Como caído del cielo es una comedia romántica muy menor. No por su ligereza (¿a
quién se le ocurriría reclamarle gravedad a una comedia?) sino por su mediocridad. Desde
las peripecias que vertebran la trama hasta los diálogos que pronuncian los personajes,
pasando por su factura técnica, todo resulta tan rutinario que a los cinco minutos de
empezada uno ya tiene la sensación de haber visto la película completa. No una sino cien
veces, varias de ellas sobre un avión. Sí, el film protagonizado por Andy García es de
esos títulos que, honrosas excepciones al margen, eligen las aerolíneas para adormecer a
los pasajeros durante los viajes.La rutina
dice que una comedia romántica debe arrancar protagonizada por un loser. Ahí
está Gary Starke (García), un simpático revendedor de entradas que vive al día y al
margen de la ley. Cualquier clase de boletos le viene bien: pases para el Museo de Bellas
Artes y plateas para el Super Bowl claro está pero también unas para ver de
cerca al Sumo Pontífice en su inminente visita a las pampas norteamericanas (por supuesto
que esto conlleva la presencia del "doble papal oficial", un extra que ya
apareció en el cine por lo menos una docena de veces). Y ahí está Linda Palinsky (Andie
MacDowell), esa chica que después de ocho años de noviazgo dice no va más. Lo que no
está del todo claro es qué es exactamente lo que no se "banca". ¿Acaso la
inmadurez de Gary, cuya falta de rumbo y metas lo asemeja a un infante? ¿Tal vez su
ilegalidad? ¿O será su falta de dinero?
La rutina dice que el perdedor debe tener algún
encanto, o talento. Gary los tiene, son sus destrezas de timador y desfilan en una
apretada seguidilla de secuencias. Una de ellas lo hace ingresar en la tienda de
electrodomésticos en la que trabaja Linda (que aspira a convertirse en chef pero
como dicen en Manhattan "tiene que pagar la renta") para mostrar
cómo le vende un televisor de 43 pulgadas a un "cliente difícil". Otra lo
exhibe embaucando a un contingente de turistas japoneses. Pero la verdad es que dicho
cliente no es tan difícil como oligofrénico, y algo parecido ocurre con los japoneses.

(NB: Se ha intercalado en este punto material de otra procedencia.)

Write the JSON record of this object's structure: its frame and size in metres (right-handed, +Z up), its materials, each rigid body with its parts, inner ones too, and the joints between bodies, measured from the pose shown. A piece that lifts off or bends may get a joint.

Todo sucede con tanta velocidad como la que debe haber presidido la confección del
guión. Y se nota por todos lados. En especial en la permanente sonrisa de García, que
contrasta con la paupérrima calidad de los chistes y parece acusar, en cambio, el
suculento cachet que su condición de productor le permitió adjudicarse a sí mismo como
intérprete.
La rutina, finalmente, dice que esta clase de
anécdotas debe cerrarse con el broche del final feliz. Y Como caído del cielo
no repara en ningún tipo de sutilezas a la hora de perseguirlo. Esto incluye la respuesta
al interrogante de dos párrafos más arriba acerca de la insatisfacción de Linda: un
departamento flamante, escriturado en regla, la pone tan contenta que ni siquiera se
acuerda de preguntarle al loser de dónde sacó la plata para comprarlo.